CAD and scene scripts
_ _ _ _ _ _ _
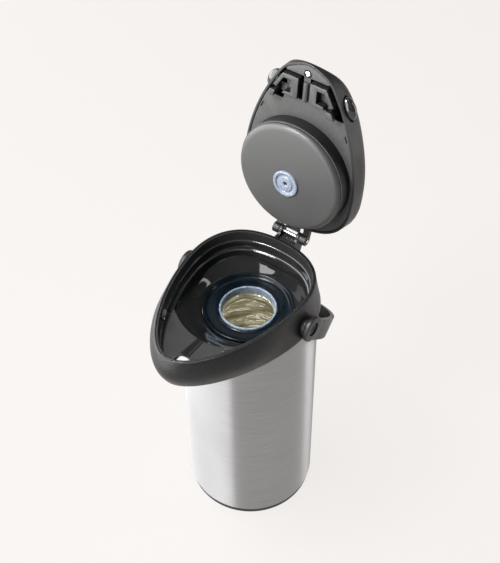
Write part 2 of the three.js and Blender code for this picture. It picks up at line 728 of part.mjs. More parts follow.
const lidAxis = new THREE.Group();
lidAxis.position.set(0, HINGE.y, HINGE.z);
lidAxis.rotation.x = -LID_OPEN * DEG;
const lidFrame = new THREE.Group();
lidFrame.position.set(0, -HINGE.y, -HINGE.z);
lidFrame.add(
  piece('lid_cover', lidCover(), matteBlack),
  piece('lid_panel', lidPanel(), matteBlack),
  piece('panel_screw', panelScrew(), pin),
  piece('pump_housing', pumpHousing(), matteBlack),
  piece('dome_seal_ring', domeSealRing(), rubber),
  piece('air_valve', airValve(), silicone),
  piece('latch_slider_right', latchSlider(), matteBlack),
  piece('latch_slider_left', mirrored(latchSlider()), matteBlack),
  piece('release_button_right', releaseButton(), glossBlack),
  piece('release_button_left', mirrored(releaseButton()), glossBlack),
  piece('latch_spring_right', latchSpring(), spring),
  piece('latch_spring_left', latchSpring().rotateZ(Math.PI).translate(0, -208, 0), spring),
  piece('pump_button', pumpButton(), matteBlack),
  piece('pump_bellows', bellows(), rubber),
  piece('pump_spring', pumpSpring(), spring),
  piece('lock_slider', lockSlider(), matteBlack),
);
lidAxis.add(lidFrame);
airpot.add(lidAxis);

export default airpot;
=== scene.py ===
"""The looks of the pump airpot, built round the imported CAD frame.

Lengths in this script are millimetres and become metres when a mesh is made. Lid pieces are drawn
with the lid closed and handle pieces with the strap level; both are then turned as they are stored.
"""

import math

import bmesh
import bpy
from mathutils import Matrix, Vector


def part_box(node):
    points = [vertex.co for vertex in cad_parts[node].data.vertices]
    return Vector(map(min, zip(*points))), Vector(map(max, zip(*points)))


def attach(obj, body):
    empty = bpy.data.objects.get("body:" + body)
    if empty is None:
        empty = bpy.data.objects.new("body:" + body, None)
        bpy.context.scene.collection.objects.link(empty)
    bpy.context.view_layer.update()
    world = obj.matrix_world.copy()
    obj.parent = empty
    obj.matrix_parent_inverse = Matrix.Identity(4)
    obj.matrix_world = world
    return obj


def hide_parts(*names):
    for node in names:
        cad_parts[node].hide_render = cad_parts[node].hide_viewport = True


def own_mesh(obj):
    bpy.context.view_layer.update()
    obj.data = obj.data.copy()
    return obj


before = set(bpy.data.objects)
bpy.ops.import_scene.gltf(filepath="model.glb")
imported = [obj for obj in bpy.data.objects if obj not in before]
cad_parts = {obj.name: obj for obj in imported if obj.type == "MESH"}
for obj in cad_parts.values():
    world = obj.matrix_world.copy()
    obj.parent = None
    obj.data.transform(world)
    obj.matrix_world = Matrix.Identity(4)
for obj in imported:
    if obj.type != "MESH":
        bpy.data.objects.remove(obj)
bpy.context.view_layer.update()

MM = 0.001                   # one millimetre in metres
GAP = 0.3                    # clearance between neighbouring parts
TURN = 2 * math.pi


def cad(node):
    """Lowest and highest corner of a CAD node, in millimetres."""
    low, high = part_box(node)
    return low / MM, high / MM


# ---- driving dimensions, in millimetres unless a comment says otherwise ----
SHELL_LOW, SHELL_HIGH = cad("outer_shell")
SHELL_R = SHELL_HIGH.x
SHELL_WALL = 0.8
BASE_LOW, BASE_HIGH = cad("base_cup")
BASE_R = BASE_HIGH.x
BASE_WALL = 2.2
BASE_FLOOR = 3.5
FOOT_HIGH = cad("foot_ring")[1]
FOOT_HOLE = 64
CAP_LOW, CAP_HIGH = cad("liner_cap")
CAP_R = CAP_HIGH.x
LINER_HIGH = cad("vacuum_liner")[1]
LINER_R = LINER_HIGH.x
LINER_GAP = 6                # between the outsides of the liner's two glass walls
GLASS = 1.6
NECK_IN = 29.3
NECK_OUT = 33.2
NECK_TOP = LINER_HIGH.z

COLLAR_LOW = 320
COLLAR_MID = 340
RIM_Z = 360
WALL = 2.4                   # moulded plastic wall
COLLAR_LIP = 1.8             # collar wall at the rim
RIM_INNER = 4.2              # from the rim's outside to the tray's inner wall
RIM = {
    "tip": 140.6, "tip_pull": 36.6, "side": 73, "side_pull": 56,
    "back_pull": 17.6, "corner_pull": 68.4, "back": 67.2}
SKIRT = {
    "tip": 139.6, "tip_pull": 31, "side": 80.6, "side_pull": 65,
    "back_pull": 44.5, "corner_pull": 44.5, "back": 80.6}
COLLAR_BULGE = 6.5           # how far the collar's wall swells out round the nose
TRAY_FLOOR = 335
TRAY_BEAD = 348              # height of the bead round the tray's wall
WELL_BOTTOM = 308.6
WELL_R = 51.3
SPOUT_Y = -120
SPOUT_R = 10
SPOUT_SLOT = 104             # how near the middle the slot under the spout hole reaches

HINGE_Y = 82.5
HINGE_Z = 358
LID_OPEN = 95.9              # degrees
PIN_R = 2
KNUCKLE_R = 6
HINGE_BLOCK = 354.4          # top of the collar's block between the hinge ears
EAR = (9.2, 13.2)            # near and far side of an ear and of an arm, from the middle
ARM = (13.8, 21.8)

LID_INSET = 2.8              # how far the lid stands inside the rim's outline
LID_BOTTOM = 360.5
LID_TIP = 136                # where the lid's wall and crown start to rise
LID_WALL = 15.2
CROWN_R = 22                 # rounding between the lid's wall and its top
LID_TAIL = 7                 # how much wider the lid's outline gets towards the hinge
LID_BULGE = 2                # and how far its wall swells beyond that outline there
LID_BLUNT = 3.6              # how far the lid's tip is drawn back
LID_CHEEK = 1.5              # and how much fuller it is on either side of the tip
PANEL_BOTTOM = 361.2
PANEL_TOP = 363.6
SCREW_Y = -122.5
LATCH_LOW = 355.4
LATCH_TOP = 366
PUMP_Y = -4.4
DOME_R = 63.6
DOME_FACE = 337.5
VALVE_R = 15.4
BUTTON_R = 40
BUTTON_TOP = 402.5
LOCK_SEAT = 398.6

PIVOT_Z = 330
PIVOT_HOLE = 4.5
HANDLE_REACH = 124
HANDLE_DROOP = 45            # degrees
HANDLE_WALL = 5
HANDLE_WIDTH = 24
HANDLE_EYE = 15
HANDLE_INNER = 82
HANDLE_SQUARE = 2.35         # 2 bends the strap as an ellipse, more makes it squarer

# Middle, half-lengths and turn in degrees of the right release button's ellipsoid.
SIDE_BUTTON = {"x": 44.6, "y": -95, "z": 372.4, "out": 8.4, "along": 13, "up": 6.4, "turn": -27.5}

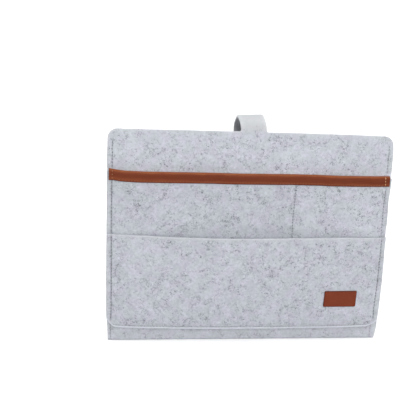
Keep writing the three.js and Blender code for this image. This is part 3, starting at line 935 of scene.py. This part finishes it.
def band_material():
    """The folded strip has painted highlights along its fold, partly rubbed wear, and along its
    stitching, and painted shade in the valley between.
    """
    n = Nodes("band_leather")
    uv = n.flat_cut()
    axes = n.add("SeparateXYZ")
    n.put(axes.inputs[0], uv)
    run = n.times(axes.outputs[1], 1000.0)  # in mm up from the lower edge
    bends = n.noise(n.moved(uv, scale=(1.0, 0.1, 1.0)), 40, 2.0)
    wavy = n.plus(run, n.ramp(bends, 0.2, 0.8, -0.7, 0.7))
    streaked = n.moved(uv, scale=(0.08, 1.6, 1.0))
    streaks = n.ramp(n.noise(streaked, 60, 3.0, 0.6), 0.35, 0.68)
    base = n.mix(streaks, (0.113, 0.0215, 0.0056), (0.150, 0.031, 0.0083))
    # painted highlight on the fold, painted shade in the valley, painted highlight on the stitched
    # line
    for low, high, amount, color in (
        ((9.8, 11.0), (15.0, 18.0), 0.85, (0.215, 0.061, 0.019)),  # the fold
        ((3.4, 5.0), (8.0, 9.4), 0.5, (0.095, 0.0170, 0.0046)),  # the valley below it
        ((0.9, 1.9), (2.3, 3.6), 0.70, (0.165, 0.042, 0.014)),  # the stitched line
    ):
        base = n.mix(n.times(n.stripe(wavy, low, high), amount), base, color)
    return leather_finish(n, uv, base, streaked, 0.40, (0.062, 0.014, 0.006))


def patch_material():
    n = Nodes("patch_leather")
    uv = n.flat_cut()
    clouds = n.ramp(n.noise(uv, 70, 3.0, 0.6), 0.35, 0.68)
    base = n.mix(clouds, (0.133, 0.0230, 0.0070), (0.142, 0.0262, 0.0084))
    return leather_finish(n, uv, base, uv, 0.50, (0.068, 0.015, 0.007))


def thread_material(name, color):
    n = Nodes(name)
    twist = n.add("TexWave", wave_type="BANDS", bands_direction="DIAGONAL")
    n.feed(twist, Vector=n.add("TexCoord").outputs["Object"], Scale=900)
    ply = twist.outputs[1]
    base = n.mix(n.ramp(ply, 0.2, 0.8), scaled(color, 0.72), color)
    return n.shaded(Base_Color=base, Roughness=0.7, Normal=n.bump(ply, 0.5, 0.0002))


def tape_material(name, color, scale, depth):
    n = Nodes(name)
    weave = n.noise(n.flat_cut(), scale, 2.0, 0.6, 1.5)
    base = n.mix(n.ramp(weave, 0.35, 0.65), scaled(color, 0.7), color)
    woven = n.bump(weave, 0.7, depth)
    return n.shaded(Base_Color=base, Roughness=0.85, Sheen_Weight=0.2, Normal=woven)


felt = {word: felt_material(f"felt_{word}", *looks) for word, looks in FELTS.items()}
band_leather = band_material()
patch_leather = patch_material()
thread = {word: thread_material(f"thread_{word}", color) for word, color in THREADS.items()}
loop_face = tape_material("loop_tape_face", (0.42, 0.44, 0.48), 1700, 0.0005)
hook_face = tape_material("hook_tape_face", (0.40, 0.42, 0.46), 2600, 0.0004)


# ---- the sheets ----
def dress(obj, body, material, slot, *nodes):
    """Gives a piece its material, puts it under its body and hides the parts that it stands for.
    Blended pieces have no single body.
    """
    obj.data.materials.append(material)
    if body is not None:
        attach(obj, body)
    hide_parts(*nodes)


def painted_light_above_mouth(v, mouth, width):
    """Painted light: felt made paler just above a pocket's mouth, which offsets the shade that
    falls there.
    """
    return -1.4 * bell(v - mouth, width)


def strap_calm_and_painted_light(run):
    """The strap is pressed smoother than the sheet it is cut with, and painted paler, most over its
    arch, where light from above falls.
    """
    start, arch = smooth((run + 3) / 7), smooth((run - 4) / 12) * (1 - smooth((run - 34) / 24))
    return start * (1 + arch) - 0.6 * smooth((run - SPLIT_S) / 60)


def strap_inside_painted_shade(run):
    """Painted shade on the strap's inner face, which lies in the shade of its loop."""
    return 0.7 * smooth((run - 6) / 10) * (1 - smooth((run - SPLIT_S - 10) / 30))


def front_wear_and_painted_light(u, v, worn_and_painted_light):
    """The front sheet's worn margins, with painted light on the strip under the pockets, which
    offsets the shade under their lower edges, and painted shade along the very bottom, where it
    meets the floor.
    """
    strip = 0.5 * smooth((HEM_Z + 5 - v) / 6)
    return np.maximum(worn_and_painted_light, strip) - 1.7 * smooth((2.4 - v) / 1.6)


def lower_wear_and_painted_light(u, v, worn_and_painted_light):
    """The lower pocket's hem and mouth are its palest parts: pressed, worn felt, and painted light
    for the light the rounded hem loses and as a highlight along the mouth's cut edge.
    """
    at_hem, at_mouth = smooth((hem(u) + 4.4 - v) / 2.4), smooth((v - LOWER_TOP + 2) / 1.5)
    return worn_and_painted_light * (1 + 1.8 * at_hem + 0.8 * at_mouth)


def upper_painted_light(u, v):
    """Painted light above the lower mouth, offsetting the shade there, most where that stands open.
    Painted light right of the divider, where more light falls.
    """
    opened = 0.25 + 0.75 * crown(u, -SEAM_X, SEAM_X, (1, *LOWER[1:]))
    return painted_light_above_mouth(v, LOWER_TOP - 1.8, 2.9) * opened - 0.17 * smooth((u - DIVIDER_X) / 6)


# The front sheet: painted light above the binding, and painted shade on the strap's inner face.
front = sheet_mesh(
    "front_sheet", front_outline(), front_place, THICK, seed=2, jitter=0.12, joined=True,
    sewn=[(side_seam(-1, 1, 239), 0.5, 0.8), (side_seam(1, 1, 243), 0.12, 0.8)],
    calm_and_painted_light=lambda u, v: strap_calm_and_painted_light(v - PANEL_H), paint_wear_and_light=front_wear_and_painted_light,
    shaded={0: lambda u, v: painted_light_above_mouth(v, BAND_TOP - 1.3, 2.6),
            1: lambda u, v: strap_inside_painted_shade(v - PANEL_H)},
)
dress(front, None, felt["front"], "felt", "front_panel", "strap_loop")
upper = sheet_mesh(
    "upper_pocket_sheet", pocket_outline(UPPER_TOP), upper_place, THICK, seed=3, jitter=0.15,
    sewn=[(side_seam(-1, SEAM_START, UPPER_TOP), 1.0, 0.7),
          (side_seam(1, SEAM_START, UPPER_TOP), 0.4, 0.7),
          (divider_seam(HEM_Z + HEM_SEAM, UPPER_TOP), 0.22, 0.7)],
    thin=pressed, shaded={0: upper_painted_light},
)
dress(upper, "caddy", felt["upper"], "felt", "upper_pocket")
lower = sheet_mesh(
    "lower_pocket_sheet", pocket_outline(LOWER_TOP), lower_place, THICK, seed=4, jitter=0.15,
    sewn=[(side_seam(-1, SEAM_START, LOWER_TOP), 1.0, 0.8),
          (side_seam(1, SEAM_START, LOWER_TOP), 0.6, 0.8),
          (bottom_seam(), 0.08, 0.3)],
    thin=pressed, paint_wear_and_light=lower_wear_and_painted_light,
)
dress(lower, "caddy", felt["lower"], "felt", "lower_pocket")
back_seams = [[(x, z - BASE) for x, z in side_seam(sign, 12, 239)] for sign, _ in SIDES]
back = sheet_mesh(
    "back_sheet", back_outline(), back_place, THICK, seed=5, jitter=0.15,
    sewn=[(line, 0.5, 0.8) for line in back_seams], sewn_face=1,
)
dress(back, None, felt["back"], "felt", "back_panel", "mattress_flap")
tail = sheet_mesh(
    "strap_end_sheet", tail_outline(), tail_place, THICK, seed=6, jitter=0.05, joined=True,
    spacing=2.4, calm_and_painted_light=lambda u, v: strap_calm_and_painted_light(-v), shaded={0: lambda u, v: strap_inside_painted_shade(-v)},
)
dress(tail, None, felt["front"], "felt", "strap_tail")

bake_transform(front)
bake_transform(back)
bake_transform(tail)

band = band_mesh()
dress(band, "caddy", band_leather, "band_leather", "pocket_band")
patch = sheet_mesh("leather_patch_piece", patch_outline(), patch_place, LEATHER, seed=7,
                   spacing=1.6, rim=LEATHER_RIM, edge_step=0.8, margin=1.1)
dress(patch, "caddy", patch_leather, "patch_leather", "leather_patch")


def tape_piece(name, offset, seed):
    return sheet_mesh(name, tape_corners(), tape_place(offset), TAPE, seed=seed, spacing=1.5,
                      rim=LEATHER_RIM, edge_step=1.0)


loops = tape_piece("loop_tape_piece", LOOP_OFF, 8)
dress(loops, "caddy", loop_face, "tape", "loop_tape")
hooks = tape_piece("hook_tape_piece", HOOK_OFF, 9)
dress(hooks, "strap_end", hook_face, "tape", "hook_tape")


# ---- stitching ----
FELT_FACE = THICK / 2 - 0.62  # stitches pull themselves in this deep


def sew(name, path, place, offset=FELT_FACE, color="grey", body="caddy", **more):
    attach(stitches(name, path, place, offset, thread[color], **more), body)


def frame_path(height):
    """The closed line of stitches that holds a tape. height turns z into the sheet's own v."""
    corners = tape_corners(2.2)
    return [(u, height(v)) for u, v in corners + corners[:1]]


STRIP_RADIUS, TOP_ROW_RADIUS = {-1: 0.35, 1: 0.25}, {-1: 0.37, 1: 0.34}
# The left top row gets the darker painted thread.
TOP_ROW_THREAD = {-1: "grey", 1: "pale"}
for sign, word in SIDES:
    sew(f"seam_{word}_strip", side_seam(sign, 2, HEM_Z + 2), front_place, color="pale",
        radius=STRIP_RADIUS[sign], seed=21 + sign)
    sew(f"seam_{word}_top", side_seam(sign, BAND_TOP + 1, 240 + 2 * sign), front_place,
        color=TOP_ROW_THREAD[sign], radius=TOP_ROW_RADIUS[sign], seed=31 + sign)
    sew(f"seam_{word}_upper", side_seam(sign, LOWER_TOP + 1, BAND_BOTTOM - 1), upper_place,
        seed=41 + sign)
    sew(f"seam_{word}_lower", side_seam(sign, SEAM_START, LOWER_TOP - 1), lower_place,
        seed=51 + sign)
for (_, word), line, seed in zip(SIDES, back_seams, (52, 65)):
    sew(f"seam_{word}_back", line[1:-1], back_place, side=-1.0, seed=seed)

for sign, word, low_x, high_x, color in (
    (-1, "left", -160.9, -161.0, "rust"), (1, "right", 157.4, 156.3, "tan"),
):
    rows = zip(np.linspace(low_x, high_x, 10), np.linspace(BAND_BOTTOM + 0.6, UPPER_TOP + 4.2, 10))
    sew(f"band_{word}_stitches", list(rows), band_face, 0.45, color, length=2.1,
        radius=0.45, jitter=0.04, seed=91 + sign)
band_row = [(x, BAND_BOTTOM + 1.9) for x in np.linspace(4 - SEAM_X, SEAM_X - 4, 60)]
sew("band_row_stitches", band_row, band_face, 0.32, "brown", length=2.5, pitch=3.4, radius=0.24,
    seed=95)
for word, offset, body, facing, seed in (
    ("loop", LOOP_OFF, "caddy", -1.0, 61), ("hook", HOOK_OFF, "strap_end", 1.0, 62),
):
    sew(f"{word}_tape_stitches", frame_path(lambda v: v), tape_place(offset), TAPE / 2 - 0.12,
        "pale", body, side=facing, length=2.2, pitch=3.0, radius=0.22, seed=seed)
sew("tail_stitches", frame_path(lambda v: v - TAIL_BOTTOM - END_S), tail_place, THICK / 2,
    body="strap_end", side=-1.0, length=2.5, pitch=3.4, radius=0.32, seed=63)
sew("seam_divider", divider_seam(LOWER_TOP - 8, BAND_BOTTOM - 1), upper_place, length=2.4,
    pitch=3.6, radius=0.36, seed=71)
sew("seam_bottom", bottom_seam(), lower_place, THICK / 2 - 0.28, "light", radius=0.28, seed=81)


# ---- the front's area and the back's outline points ----
def shoelace(points):
    """Area inside an outline, in square metres."""
    p = np.array(points, float)
    q = np.roll(p, -1, axis=0)
    return abs((p[:, 0] * q[:, 1] - q[:, 0] * p[:, 1]).sum()) / 2 * MM * MM


shoelace(front_outline())
back_points = np.array(back_outline())


# ---- floor and light ----
def make_stage():
    """A round floor whose far rim turns up into a pale wall."""
    flat, bend, high, sides = 6000.0, 1600.0, 2600.0, 96
    rows = [(flat * k / 4, 0.0) for k in range(1, 5)]
    rows += [(flat + bend * sin(a), bend * (1 - cos(a)))
             for a in np.linspace(0, pi / 2, 14)[1:]]
    rows += [(flat + bend, high)]
    turns = [2 * pi * k / sides for k in range(sides)]
    points = [(0.0, 0.0, 0.0)]
    points += [(r * cos(a), r * sin(a), height) for r, height in rows for a in turns]
    loops = [ring(1 + sides * j, sides) for j in range(len(rows))]
    polys = [(0, k, m) for k, m in zip(loops[0], loops[0][1:])]
    for near, far in zip(loops[:-1], loops[1:]):
        polys += quads(far, near)
    floor = make_mesh("floor", points, polys)
    white = Nodes("floor_white").shaded(
        Base_Color=(0.92, 0.92, 0.92, 1.0), Roughness=0.9, Specular_IOR_Level=0.1)
    floor.data.materials.append(white)


def soft_sun(name, elevation, azimuth, angle, amount):
    """A very wide far light. amount is what it adds to a white surface that faces it."""
    data = bpy.data.lights.new(name, "SUN")
    data.energy = amount * pi
    data.angle = radians(angle)
    obj = add_object(name, data)
    e, a = radians(elevation), radians(azimuth)
    toward = Vector((cos(e) * sin(a), -cos(e) * cos(a), sin(e)))
    obj.rotation_euler = (-toward).to_track_quat("-Z", "Y").to_euler()


def make_light():
    scene = bpy.context.scene
    scene.world = bpy.data.worlds.new("studio")
    scene.world.use_nodes = True
    background = scene.world.node_tree.nodes["Background"]
    background.inputs["Color"].default_value = (1.0, 1.0, 1.0, 1.0)
    background.inputs["Strength"].default_value = 0.28
    soft_sun("front_light", elevation=22, azimuth=4, angle=60, amount=0.83)
    soft_sun("top_light", elevation=86, azimuth=0, angle=70, amount=0.92)
    scene.view_settings.view_transform = "Standard"
    scene.view_settings.look = "None"


place_camera()
make_stage()
make_light()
_ _ _ _ _ _ _
= Instructions to follow =
Extract the span of lines that starts with the line containing "Keep writing the" and ends with the line containing "Normal=n.bump(ply, 0.5, 0.0002))". Keep it exact and add nothing.

= Output of the exercise =
Keep writing the three.js and Blender code for this image. This is part 3, starting at line 935 of scene.py. This part finishes it.
def band_material():
    """The folded strip has painted highlights along its fold, partly rubbed wear, and along its
    stitching, and painted shade in the valley between.
    """
    n = Nodes("band_leather")
    uv = n.flat_cut()
    axes = n.add("SeparateXYZ")
    n.put(axes.inputs[0], uv)
    run = n.times(axes.outputs[1], 1000.0)  # in mm up from the lower edge
    bends = n.noise(n.moved(uv, scale=(1.0, 0.1, 1.0)), 40, 2.0)
    wavy = n.plus(run, n.ramp(bends, 0.2, 0.8, -0.7, 0.7))
    streaked = n.moved(uv, scale=(0.08, 1.6, 1.0))
    streaks = n.ramp(n.noise(streaked, 60, 3.0, 0.6), 0.35, 0.68)
    base = n.mix(streaks, (0.113, 0.0215, 0.0056), (0.150, 0.031, 0.0083))
    # painted highlight on the fold, painted shade in the valley, painted highlight on the stitched
    # line
    for low, high, amount, color in (
        ((9.8, 11.0), (15.0, 18.0), 0.85, (0.215, 0.061, 0.019)),  # the fold
        ((3.4, 5.0), (8.0, 9.4), 0.5, (0.095, 0.0170, 0.0046)),  # the valley below it
        ((0.9, 1.9), (2.3, 3.6), 0.70, (0.165, 0.042, 0.014)),  # the stitched line
    ):
        base = n.mix(n.times(n.stripe(wavy, low, high), amount), base, color)
    return leather_finish(n, uv, base, streaked, 0.40, (0.062, 0.014, 0.006))


def patch_material():
    n = Nodes("patch_leather")
    uv = n.flat_cut()
    clouds = n.ramp(n.noise(uv, 70, 3.0, 0.6), 0.35, 0.68)
    base = n.mix(clouds, (0.133, 0.0230, 0.0070), (0.142, 0.0262, 0.0084))
    return leather_finish(n, uv, base, uv, 0.50, (0.068, 0.015, 0.007))


def thread_material(name, color):
    n = Nodes(name)
    twist = n.add("TexWave", wave_type="BANDS", bands_direction="DIAGONAL")
    n.feed(twist, Vector=n.add("TexCoord").outputs["Object"], Scale=900)
    ply = twist.outputs[1]
    base = n.mix(n.ramp(ply, 0.2, 0.8), scaled(color, 0.72), color)
    return n.shaded(Base_Color=base, Roughness=0.7, Normal=n.bump(ply, 0.5, 0.0002))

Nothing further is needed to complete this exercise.